北朝鮮の金正恩第1書記の元交際相手だとされ、銃殺説が報じられていた歌手の玄松月(ヒョン・ソンウォル)氏が健在だったことが明らかになった。
国営朝鮮中央テレビが放送したイベントで、正恩氏をたたえるスピーチをしていたことが確認されたからだ。しかも、その肩書きは正恩氏の指示で設立された「牡丹峰(モランボン)楽団」の「団長」。玄氏は銃殺されるどころか、大出世を果たしていたことになる。
12年3月には正恩氏の前で歌を披露
もともと、玄氏は北朝鮮当局から高く評価されていたようだ。12年3月8日に開かれたコンサートでは、司会者から促される形で観客席から舞台に上がって歌を披露している。このコンサートは、正恩氏も鑑賞していた。コンサートの様子を、当時の朝鮮中央通信は
「お産を控えている前ポチョンボ・エレクトロニック・アンサンブル(編注: 普天堡(ポチョンボ)電子楽団)の歌手ヒョン・ソンウォルさんの独唱『駿馬娘』」
と伝えている。出演者の出産予定といった個人的な事柄を国営メディアが伝えるのは、きわめて異例だ。
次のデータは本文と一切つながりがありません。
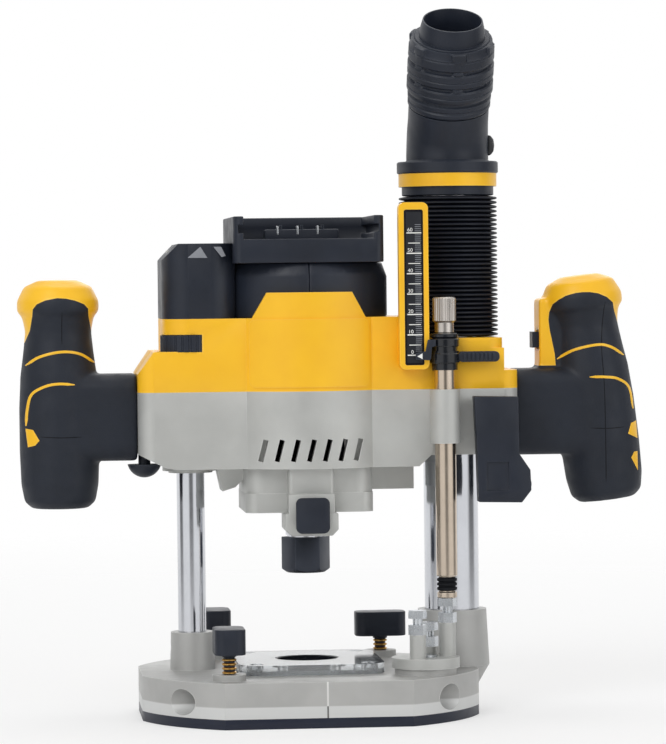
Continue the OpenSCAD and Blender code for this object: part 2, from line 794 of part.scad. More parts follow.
// Thumbwheel with ribs around its rim
module speed_dial() {
    color(plate_black) difference() {
        zcyl(dial_x, dial_y, dial_r, dial_z, dial_z + dial_h);
        zcyl(dial_x, dial_y, 1.8 + run, dial_z - 1, dial_z + dial_h + 1);
        for (a = [0 : 15 : 345]) zcyl(dial_x + (dial_r + 0.2) * cos(a), dial_y + (dial_r + 0.2) * sin(a), 0.9,
            dial_z - 1, dial_z + dial_h + 1);
    }
}

// ---- Motor ----

module stator() {
    color([0.55, 0.42, 0.3]) difference() {
        zcyl(0, 0, stator_r, seam_z - 20, seam_z + 16);
        zcyl(0, 0, rotor_r + 0.6, seam_z - 21, seam_z + 17);
        for (a = [0 : 60 : 300]) zcyl(26 * cos(a), 26 * sin(a), 3, seam_z - 21, seam_z + 17);
    }
}

module bearings() {
    color(steel) {
        tube(0, 0, low_bearing_r, spindle_r + run, flange_top, flange_top + 10);
        tube(0, 0, top_bearing_r, 4 + run, cover_z - 11, cover_z - 4);
    }
}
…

北朝鮮専門サイトのデイリーNKが脱北者の話として伝えたところによると、正恩氏と玄氏は、正恩氏がスイス留学から帰国した直後の00年頃に交際を始めたが、正日氏の逆鱗に触れ、別れさせられた。玄氏は06年頃に別の男性と結婚したが、正恩氏との関係は継続していたとの見方もある。
李雪主(リ・ソルジュ)夫人の写真を初めて国営メディアが報じたのは12年7月。デイリーNKの報道が正しいとすれば、元交際相手の舞台を鑑賞した4か月後に「正妻」を世界にお披露目していたことになる。
その1年後、玄氏の周辺に大きな動きが起こった。韓国の朝鮮日報は13年8月29日、玄さんや、著名な「銀河水(ウナス)管弦楽団」メンバーが8月17日にわいせつ動画を撮影するなど容疑で逮捕され、8月20日には公開の場で銃殺されたと報道した。だが、これは結果的に大誤報だったことが明らかになった。
労働新聞にはスピーチ原稿も載る
朝鮮中央テレビが2014年5月16日、第9回全国芸術家大会(全国芸能人大会)の様子を放送し、その中に玄氏が映っていたからだ。映像では、「牡丹峰楽団団長・玄松月」というナレーションが入っている。玄氏は軍服姿で
「牡丹峰楽団の創作家、芸術家はどこに出ても、敬愛する元帥様を敬うことにかけては誰にも負けないと断言したい」
「元帥様が最も愛する我が軍隊と人民のために、芸術創作創造の炎をより一層激しく燃え上がらせたい」
などと正恩氏に対する忠誠を誓った。
翌5月17日付けの朝鮮労働党機関紙「労働新聞」には、「新時代の音楽芸術革命の旗を高く掲げていく」と題した玄氏のスピーチ原稿も掲載されるという異例の扱いだ。
玄氏がかつて所属していた普天堡電子楽団は、正日氏が1985年に立ち上げたのに対して、牡丹峰楽団は正恩氏の指示で12年7月にスタート。デビュー公演ではロッキーのテーマが披露されたり、ミッキーもどきの着ぐるみも登場するなど、奇抜な演出が世界を驚かせた。この牡丹峰楽団の団長に抜擢されたということは、正恩氏が玄氏を重用していることを裏付けていると言えそうだ。